Delays, Cancellations -- JetBlue Takes It in Stride

ByABC News
February 26, 2007, 4:25 PM

Feb. 26, 2007 — -- Two weeks after a systemwide meltdown following a Valentine's Day snowstorm, JetBlue once again finds itself in the eye of the storm -- literally -- and preparing to see its new policies put to the test.

Another winter storm raged eastward from the Midwest, causing the airline to cancel Saturday flights out of Chicago's O'Hare airport. Sunday, JetBlue announced the advance cancellation of 68 Monday flights out of major cities such as Washington, Boston and New York, site of numerous delays and complaints just 10 days ago.

"We got in touch with [customers] yesterday to let them know and to offer them a refund or a rebooking," said JetBlue spokeswoman Jenny Dervin. "More than 90 percent of our customers have chosen to rebook with us. We're gratified that our customers are sticking with us and we deeply appreciate it."

An additional 11 flights were canceled Monday, but JetBlue is confident that its decision to "proactively" cancel such a large number of flights was the right move.

"We took some innovative steps that I believe no other airline would have taken," said Dervin . "We're very happy with our plan and our execution of it."

JetBlue has reason to smile. The airline was slammed Feb. 14, canceling 279 of 503 flights, but today only 79 of its 579 flights had to be canceled. The improvement is welcome news for an airline desperately seeking to rebuild its damaged reputation.

"We've made a lot of changes internally to make sure we are better prepared and had a better plan not just to avoid inconveniencing customers from the weather but to recover from it quickly," said Dervin.
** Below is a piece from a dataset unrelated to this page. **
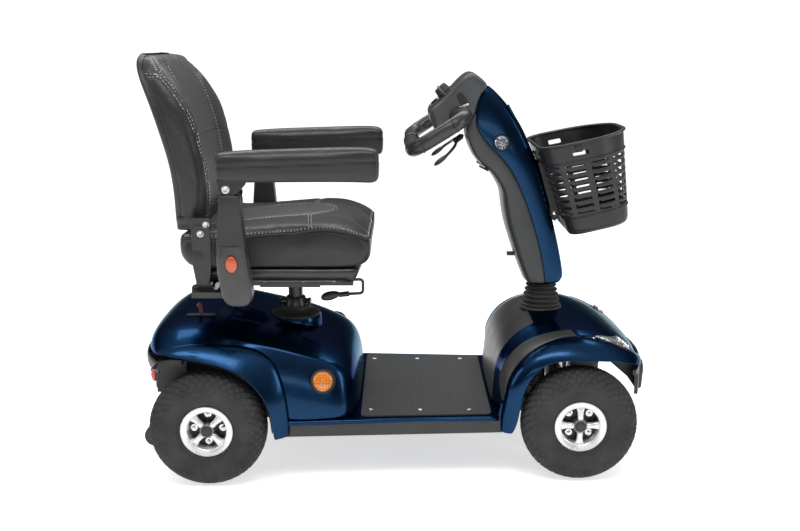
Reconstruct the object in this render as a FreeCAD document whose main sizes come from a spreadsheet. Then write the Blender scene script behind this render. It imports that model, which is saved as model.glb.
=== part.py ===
import FreeCAD, Part
import math
import os
import Sketcher

# Mobility scooter with four wheels, a tilting tiller and a swivelling captain's seat.
# Millimetres, +X towards the front, +Y to the rider's left, +Z up.
# The origin is on the ground, under the middle of the scooter.

DOC = FreeCAD.newDocument("MobilityScooter")
SHEET = DOC.addObject("Spreadsheet::Sheet", "Sizes")
V = FreeCAD.Vector

DRIVING_SIZES = {
    "rear_axle_x": -419.3,
    "front_axle_x": 423.0,
    "axle_height": 133.0,
    "tyre_radius": 133.0,
    "tyre_width": 85.0,
    "rim_radius": 60.0,
    "rim_width": 64.0,
    "rear_wheel_y": 253.5,
    "front_wheel_y": 224.5,
    "spindle_radius": 8.0,
    "running_gap": 0.05,
    "deck_height": 146.0,
    "deck_underside": 108.0,
    "deck_half_rear": 256.0,
    "deck_half_front": 228.0,
    "wall": 3.0,
    "rail_half_gap": 40.0,
    "rail_width": 30.0,
    "rail_low": 100.0,
    "rail_high": 135.0,
    "kingpin_y": 172.0,
    "kingpin_radius": 8.0,
    "steering_x": 360.0,
    "stem_radius": 16.0,
    "arm_reach": 45.0,
    "linkage_height": 163.0,
    "tilt_height": 380.0,
    "loop_tube_radius": 17.0,
    "seat_axis_x": -243.0,
    "seat_post_radius": 17.5,
    "swivel_height": 424.0,
    "rail_top": 452.0,
    "pan_top": 488.0,
    "recline_x": -424.0,
    "recline_z": 573.0,
    "arm_outer_y": 292.0,
    "arm_inner_y": 255.0,
    "arm_pivot_x": -355.0,
    "arm_pivot_z": 679.0,
    "anti_tip_x": -578.0,
    "anti_tip_z": 53.0,
    "anti_tip_radius": 26.0,
}


class Size:
    """A length with its value and the sheet formula that drives it."""

    def __init__(self, value, text):
        self.value = float(value)
        self.text = text

    def __float__(self):
        return self.value

    def __neg__(self):
        return Size(-self.value, "-(%s)" % self.text)

    def __add__(self, other):
        return Size(self.value + float(other), "(%s + %s)" % (self.text, formula(other)))

    def __radd__(self, other):
        return self + other

    def __sub__(self, other):
        return self + (-other)

    def __rsub__(self, other):
        return (-self) + other

    def __mul__(self, factor):
        return Size(self.value * factor, "(%s * %s)" % (self.text, factor))

    def __rmul__(self, factor):
        return self * factor


def formula(length):
    """The sheet formula of a Size, or a plain number as text."""
    return length.text if isinstance(length, Size) else repr(float(length))


def fill_sheet():
    """Writes each driving size to the sheet and returns them all as Size values."""
    for row, (alias, value) in enumerate(DRIVING_SIZES.items(), start=1):
        SHEET.set("A%d" % row, alias)
        SHEET.set("B%d" % row, str(value))
        SHEET.setAlias("B%d" % row, alias)
    DOC.recompute()
    return {alias: Size(value, "Sizes." + alias) for alias, value in DRIVING_SIZES.items()}


S = fill_sheet()
NODES = []


def node(label, item):
    """Names a finished sub-part; the label is also its file's name."""
    item.Label = label
    NODES.append(item)
    return item


# ---- Part primitives bound to the sheet --------------------------------------------------

def bound(kind, name, **lengths):
    item = DOC.addObject("Part::" + kind, name)
    for prop, length in lengths.items():
        item.setExpression(prop, formula(length))
    return item


def put(item, x, y, z, rotation=None):
    item.Placement = FreeCAD.Placement(V(float(x), float(y), float(z)), rotation or FreeCAD.Rotation())
    for axis, length in zip("xyz", (x, y, z)):
        if isinstance(length, Size):
            item.setExpression("Placement.Base." + axis, formula(length))
    return item


def block(low, high, name="Block"):
    """A box between two corners."""
    sides = [h - l for l, h in zip(low, high)]
    item = bound("Box", name, Length=sides[0], Width=sides[1], Height=sides[2])
    return put(item, *low)


TURN = {
    "x": FreeCAD.Rotation(V(0, 1, 0), 90),
    "y": FreeCAD.Rotation(V(1, 0, 0), -90),
    "z": FreeCAD.Rotation(),
}


def rod(radius, start, length, axis, name="Rod"):
    """A cylinder that starts at a point and runs along +X, +Y or +Z."""
    item = bound("Cylinder", name, Radius=radius, Height=length)
    return put(item, *start, rotation=TURN[axis])


def fuse(*items, name="Fused"):
    item = DOC.addObject("Part::MultiFuse", name)
    item.Shapes = list(items)
    item.Refine = True
    return item


def cut(base, *tools, name="Cut"):
    item = DOC.addObject("Part::Cut", name)
    item.Base = base
    item.Tool = tools[0] if len(tools) == 1 else fuse(*tools)
    item.Refine = True
    return item


def group(*items, name="Group"):
    """Separate solids that share one node."""
    item = DOC.addObject("Part::Compound", name)
    item.Links = list(items)
    return item


# ---- PartDesign bodies bound to the sheet ------------------------------------------------

def new_body(name):
    return DOC.addObject("PartDesign::Body", name)


def new_sketch(body, plane):
    sketch = body.newObject("Sketcher::SketchObject", "Sketch")
    origin = [item for item in body.Origin.OriginFeatures if item.Role == plane + "_Plane"][0]
    sketch.AttachmentSupport = [(origin, "")]
    sketch.MapMode = "FlatFace"
    return sketch


def hold(sketch, kind, geometry, point, length):
    """Holds one coordinate of a sketch point at a length from the sketch's origin."""
    index = sketch.addConstraint(Sketcher.Constraint(kind, -1, 1, geometry, point, float(length)))
    if isinstance(length, Size):
        sketch.setExpression("Constraints[%d]" % index, formula(length))


def outline(sketch, points):
    """A closed outline of straight edges whose corners are held by dimensions."""
    first = sketch.GeometryCount
    corners = [V(float(a), float(b), 0) for a, b in points]
    for corner, following in zip(corners, corners[1:] + corners[:1]):
        sketch.addGeometry(Part.LineSegment(corner, following))
    for step, (a, b) in enumerate(points):
        before = first + (step - 1) % len(points)
        sketch.addConstraint(Sketcher.Constraint("Coincident", before, 2, first + step, 1))
        hold(sketch, "DistanceX", first + step, 1, a)
        hold(sketch, "DistanceY", first + step, 1, b)


def pad(body, sketch, length, symmetric=False):
    feature = body.newObject("PartDesign::Pad", "Pad")
    feature.Profile = sketch
    feature.SideType = "Symmetric" if symmetric else "One side"
    feature.setExpression("Length", formula(length))
    DOC.recompute()
    return feature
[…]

However, the changes have not solved all the airline's problems. As part of its new customer bill of rights, JetBlue is already paying back passengers on a flight bound for Raleigh-Durham, N.C., after they remained stuck on the tarmac at New York's JFK International Airport for more than three hours Sunday night. The flight eventually returned to the gate but not before bringing back memories of JetBlue planes that sat on the runway for more than 10 hours earlier this month. Under the new policy, the passengers will each receive $100 vouchers that can be used on future flights. Passengers on two other flights that never took off are also being compensated.